Year of Grace: can Australian Catholicism recover its unity?

Year of Grace: can Australian Catholicism recover its unity?

Michael Gilchrist

Last October the Australian Catholic Bishops proclaimed a Year of Grace for the Church in Australia, to begin on Pentecost Sunday 2012 (27 May). Archbishop Philip Wilson of Adelaide, the President of the Australian Catholic Bishops' Conference, revealed the plan for the Year of Grace during a private audience with Pope Benedict XVI, as the Australian bishops completed their ad limina visits last year.

Speaking to Pope Benedict on behalf of the Australian hierarchy, Archbishop Wilson said that tensions within the Church had made it difficult for bishops to preserve Church unity. He continued: "In the attempt to 'start afresh from Christ' ( Novo Millennio Ineunte, III), in the communion which is in Jesus, we have decided to call the whole Church in Australia to celebrate A Year of Grace from Pentecost 2012 to Pentecost 2013."

During that time, the Archbishop continued, the Church in Australia "will implore a new sending of the Holy Spirit, who alone can breathe new life into the Church."

The Year of Grace in Australia will overlap with the Year of Faith announced by Pope Benedict XVI, which will begin on 12 October 2012 and continue until 24 November 2013, the Feast of Christ the King.

Human resources

There is no question that Australian Catholicism urgently needs another spiritual uplift to complement the positive impacts of World Youth Day 2008 and the canonisation of St Mary of the Cross MacKillop.

The difficulty regarding Church unity to which Archbishop Wilson refers is a deep-seated product of divisions that opened up following the Second Vatican Council between those who espoused, in the words of Pope Benedict, a "hermeneutic of continuity", and those wedded to a "hermeneuitic of discontinuity".

The Pope emphasises that the former is the correct approach, namely that Vatican II must be understood in light of the Church's 2,000 year history, its traditions and previous councils, and not as a break with the past.

Unfortunately, Vatican II's timing was not conducive to a balanced implementation of its teachings, with its immediate aftermath coincided with the cultural revolution of the late 1960s. Catholics, like others, were affected in their attitudes to authority and tradition.

Since that time, proponents of "discontinuity", seeing Vatican II as a blueprint for radical changes to the Church's authority structures, doctrines, liturgy, disciplines, religious life, seminary formation, etc, have mostly dominated the key decision-making areas affecting religious education in schools, priestly formation, liturgy and sacraments, and the religious orders.

The abrupt changes in these and other areas have caused widespread confusion and disaffection over several decades with a consequent decline in belief and practice.

With the Church's limited means of communication, making contact with and re-educating the non-practising majority is a daunting task, even if recent projects like "Catholics Come Home", with its encouraging successes in the US and soon to be introduced in Sydney, offer some hope.

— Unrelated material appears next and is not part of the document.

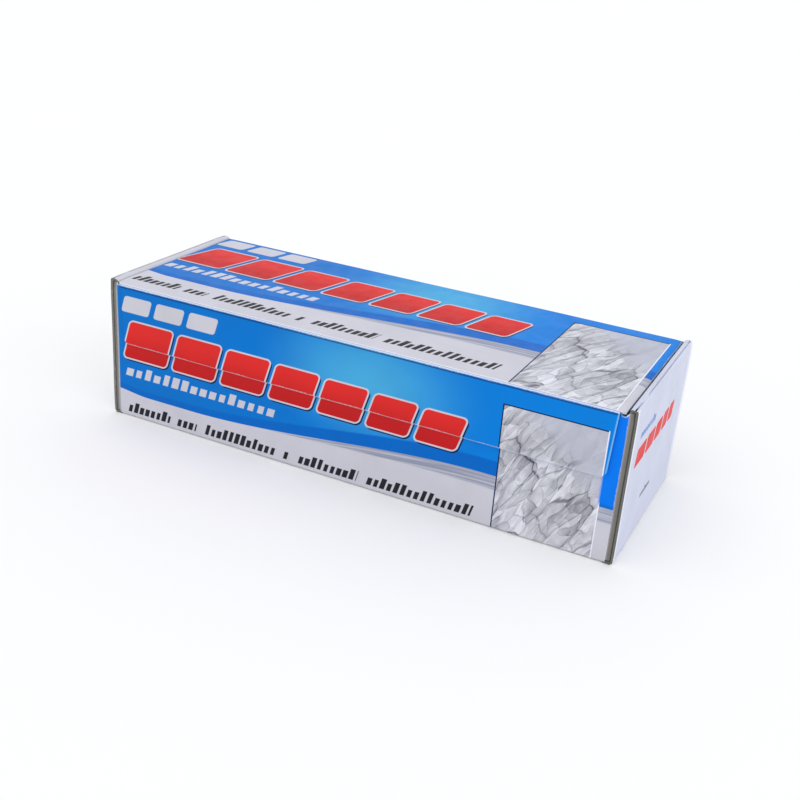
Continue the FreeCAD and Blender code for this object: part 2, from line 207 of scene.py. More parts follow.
# A run of small slanted marks, in place of one word of small print
def tickGroup():
    names = ("Along", "Down", "Start", "Stop", "Top", "Base", "Pitch", "Seed")
    tree, g, start, end = newGroup("ticks", [(n, "Float") for n in names], [("Distance", "Float")])
    along, down, first, last, top, base, pitch, seed = start[:8]
    upright = g.math("MULTIPLY_ADD", g.math("SUBTRACT", down, base), 0.28, along)
    steps = g.math("DIVIDE", g.math("SUBTRACT", upright, first), pitch)
    cell = g.math("FLOOR", steps)
    within = g.math("SUBTRACT", g.math("SUBTRACT", steps, cell), 0.45)
    dice = g.add("ShaderNodeTexWhiteNoise", noise_dimensions="2D")
    g.feed(dice.inputs["Vector"], g.combine(cell, seed))
    size, wide = g.split(dice.outputs["Color"])[:2]
    halfWidth = g.math("MULTIPLY", pitch, g.math("MULTIPLY_ADD", wide, 0.12, 0.28))
    sideways = g.math("SUBTRACT", g.math("MULTIPLY", g.math("ABSOLUTE", within), pitch), halfWidth)
    tall = g.math("SUBTRACT", base, top)
    share = g.math("MULTIPLY_ADD", g.math("GREATER_THAN", size, 0.62), 0.3, 0.7)
    height = g.math("MULTIPLY", tall, share)
    above = g.math("SUBTRACT", g.math("SUBTRACT", base, height), down)
    below = g.math("SUBTRACT", down, base)
    mark = g.math("MAXIMUM", sideways, g.math("MAXIMUM", above, below))
    ends = g.math("MAXIMUM", g.math("SUBTRACT", first, upright), g.math("SUBTRACT", upright, last))
    g.feed(end[0], g.math("MAXIMUM", mark, ends))
    return tree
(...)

While Popes John Paul II and Benedict XVI have striven to steer the universal Church back to the true teachings of Vatican II, including production of the Catechism of the Catholic Church, their efforts have too often been thwarted at the grass roots by recapcitrant church bureaucracies.

While more recent episcopal appointments have seen a growing proportion of bishops prepared to implement a "hermeneutic of continuity", with reforms to seminaries and Catholic education, much of the damage done over the past 30-40 years will be difficult to undo.

Without discounting the power of prayer for divine intervention and a new Pentecost for Australian Catholicism, the success of the Year of Grace and Year of Faith will also depend on the calibre of episcopal leadership in each diocese along with the level of spiritual commitment of those on whom the bishops must depend to implement their policies, e.g., CEO officials, teachers, parish priests, liturgists, theology institutes, etc.

The extent of the problem was underlined in last month's AD2000 and the report on efforts to introduce same-sex "marriage" with the key role of the former Dux of a Catholic secondary college in spearheading this misguided policy in the Federal Parliament.

Leadership challenges

Leaving aside the various pockets of vigorous orthodoxy, which this journal regularly reports on, the broader picture is one of ignorance and apathy. Barely 10-15% of Catholics darken the doorstep of their churches on any regular basis, while the religious illiteracy of most Catholic school leavers is compounded by useless obsessions with fashionable issues like "climate change" and environmentalism.

With the aggressive inroads of secularism, the challenges for our Church leaders increase by the year. Internally, while most of the "horses" have long bolted, bishops need to ensure that the next generation is taught the faith in its fullness.

Externally, the Church needs a united, forceful front on human life, marriage and family as it confronts the arrogance of the secularists who seek to marginalise religion from the public square.

Meanwhile, the larger than usual number of Australian dioceses awaiting new bishops during 2012, among them Brisbane, Toowoomba, Rockhampton, Hobart and Ballarat, offers a golden opportunity for a major infusion of fresh blood within the hierarchy. The recent appointment of the youthful Bishop Michael Kennedy to Armidale was a step in the right direction.